Integration at heart of Riverfront Centre planning

The goal with creating the new Riverfront Centre began with creating a lasting legacy with ageless appeal.

Central to a really great page turner is an interesting and timeless character.

And that’s the story when it comes to the new Riverfront Centre in Trail – the goal being, to create a lasting legacy with plenty of appeal no matter the user’s age.

So planning the city’s two-story library/museum had a few twists and turns along the way, and it’s nowhere near an end.

A few things are certain, however.

The spaces will intertwine, meaning one floor will not be just for books and the other strictly museum archives – end use will integrate both features on each floor and the top story will be accessible by elevator or staircase.

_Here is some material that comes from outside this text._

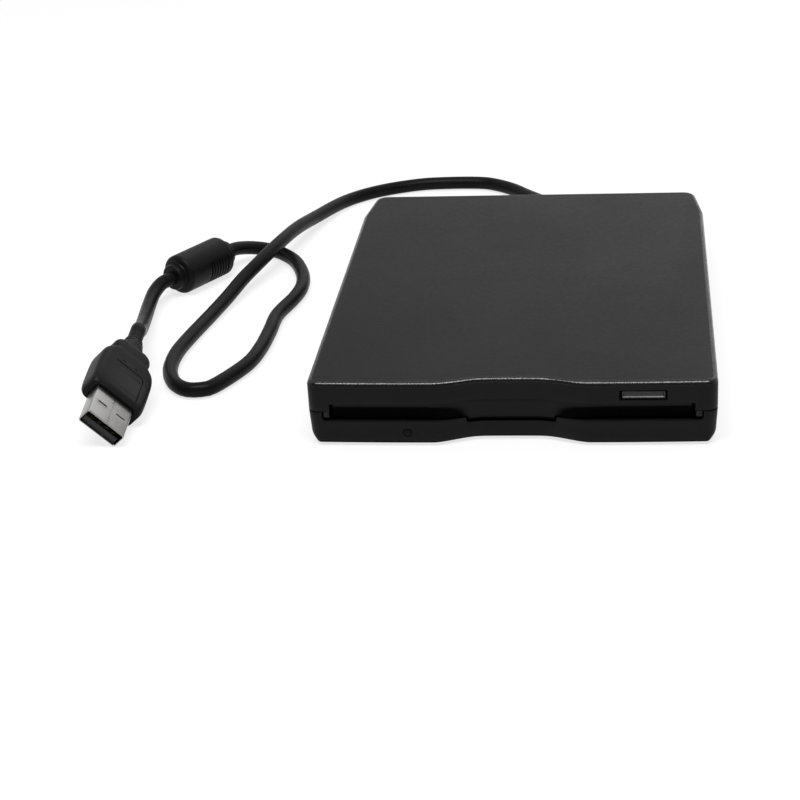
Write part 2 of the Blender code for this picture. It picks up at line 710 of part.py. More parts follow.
def lower_shell():
    """Bottom shell: round-bellied sides, seam tongue, slot lip with finger notch, foot and screw pockets."""
    rings = []
    for step in range(FILLET_STEPS + 2):
        angle = math.pi / 2 * step / (FILLET_STEPS + 1)
        side = BASE_SIDE_FILLET * (1 - math.sin(angle))
        end = BASE_FRONT_FILLET * (1 - math.sin(angle))
        rings.append(case_ring(FOOT_LIFT + BASE_SIDE_FILLET * (1 - math.cos(angle)), side, end))
    rings.append(case_ring(SEAM, 0))
    outer = loft(rings)
    tongue = loft([case_ring(z, CASE_WALL - TONGUE_THICKNESS) for z in (SEAM - TONGUE_RISE,
                                                                        SEAM + TONGUE_RISE)])
    hollow = [
        loft([case_ring(FLOOR_TOP, CASE_WALL + SEAT_GAP, FRONT_WALL),
              case_ring(FOOT_LIFT + BASE_SIDE_FILLET, CASE_WALL, FRONT_WALL),
              case_ring(SEAM + TONGUE_RISE + OVERRUN, CASE_WALL, FRONT_WALL)]),
        lip_cutter(),
        block((-NOTCH_HALF, NOTCH_HALF), (FRONT - OVERRUN, CHASSIS_FRONT - OVERRUN),
              (LIP - NOTCH_DROP, SEAM + OVERRUN / 2)),
        rod((LED_X, FRONT - OVERRUN, LED_Z), (LED_X, CHASSIS_FRONT, LED_Z), LED_RADIUS + BORE_GAP),
        relief_hole(),
    ]
    shell = fused([outer, tongue], hollow)
    bosses = [rod((x, y, FLOOR_TOP - FLOOR_WALL / 2), (x, y, SEAM), SCREW_SHANK_RADIUS + BOSS_WALL)
              for x, y in case_screw_places()]
    combined(shell, bosses, "UNION")
    pockets = []
    for x, y in case_screw_places():
        pockets.append(rod((x, y, FOOT_LIFT - OVERRUN), (x, y, FOOT_LIFT + SCREW_HEAD + SEAT_GAP),
                           SCREW_HEAD_RADIUS + SEAT_GAP))
        pockets.append(rod((x, y, FOOT_LIFT - OVERRUN), (x, y, SEAM + OVERRUN),
                           SCREW_SHANK_RADIUS + BORE_GAP))
    for x, y in foot_places():
        pockets.append(rod((x, y, FOOT_LIFT - OVERRUN), (x, y, FOOT_LIFT + FOOT_POCKET),
                           FOOT_RADIUS + SEAT_GAP, ROUND_SIDES))
    combined(shell, pockets, "DIFFERENCE")
    return piece("lower_shell", shell, BLACK_SHELL, (0, 0, FOOT_LIFT))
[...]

“What you want to do today is provide a meeting area where ideas flow, where people can mix and interact,” says Trail Coun. Robert Cacchioni.

As the city’s appointee to the library board, Cacchioni has long advocated for a new Trail and District Public Library locale. Now chair of the Riverfront Centre (Building) Committee, he updated the Trail Times on the project’s progress, which involves representatives from the library board and historical society collaborating with a project manager from MMM Group and a group of architects from Stantec.

“A lot of the exhibits are going to be interactive and even hands on within the library, so the museum and library are going to complement each other, ” Cacchioni explained.

To describe the duality, he gave the example of a future museum exhibit designed around early transportation in Trail.

“The library would then have materials available to complement it,” he explained. “So you would move through the space like a mirror, one side library, the other side museum – in terms of providing information and excitement for what you are looking at.”

Integrating the floor plan saves  a tremendous amount of space and money, added Cacchioni.

The library/museum footprint, originally designed to be 15,000-square feet, shrunk in December when cost estimates came in $3.7 million above the project’s $6.3 million budget.

“We’ve had four days of workshops that have taken a look at everything,” he said. “How the library/museum can be laid out, where specific areas for children and adults are going to be, the lighting, the interior and exterior design – we’ve looked at it all and made decisions based on making it as comfortable as possible for everyone coming in.”

At this point, schematics have been drawn but the architects still have to finalize a conceptual design.

“Once we have it all laid out, we will be putting the plan out for the public to have a look and comment,” said Cacchioni.

“We’ve really taken a lot of time and effort and spent a lot of money trying to make sure this thing is right,” he continued. “What I can say, is the community can look forward to a building specifically designed around the needs and wants of the people in Trail and this area, reflecting the personalities and people in the library board and people in the historical society.

“So we have something that is integrated and is going to be useful looking 20 or 30 years down the road.”

Jamie Forbes, president of the Trail Historical Society, says the process of coming to a consensus has been intensive and multi-faceted.

“This is something that is new to all of us and different from anything I’ve been involved with,” Forbes said. “There’s the city, library and historical society, all these different players and everybody trying to get to a happy medium.

“There is a lot more work involved than straight forward designing a building for a specific purpose.”

Another factor to consider is day-to-day operations once the structure is in use, such as a designated area for the popular children’s programs, Forbes added.

“It is really important to go through this process as slowly as you can, recognizing you have to keep a schedule, but it is intense, that’s for sure,” he said. “These things are going to be with us for the next 30 or 40 years so it’s critical to make the right decisions now, because once it’s concrete, it’s a little hard going back.

“There is so much to think about and so much to cover.”

Kathryn Foley, the facility’s library director, acknowledged the original concept, which had the library on the second floor and museum on the main.

“We are looking at a more integrated concept that is going to free up space for us to be a hub of our community and social gathering place for people of all ages,” said Foley. “We want people to be excited about it, and we want there to be a ‘wow’ factor, so it be joined to our community and our community will want to be with us.”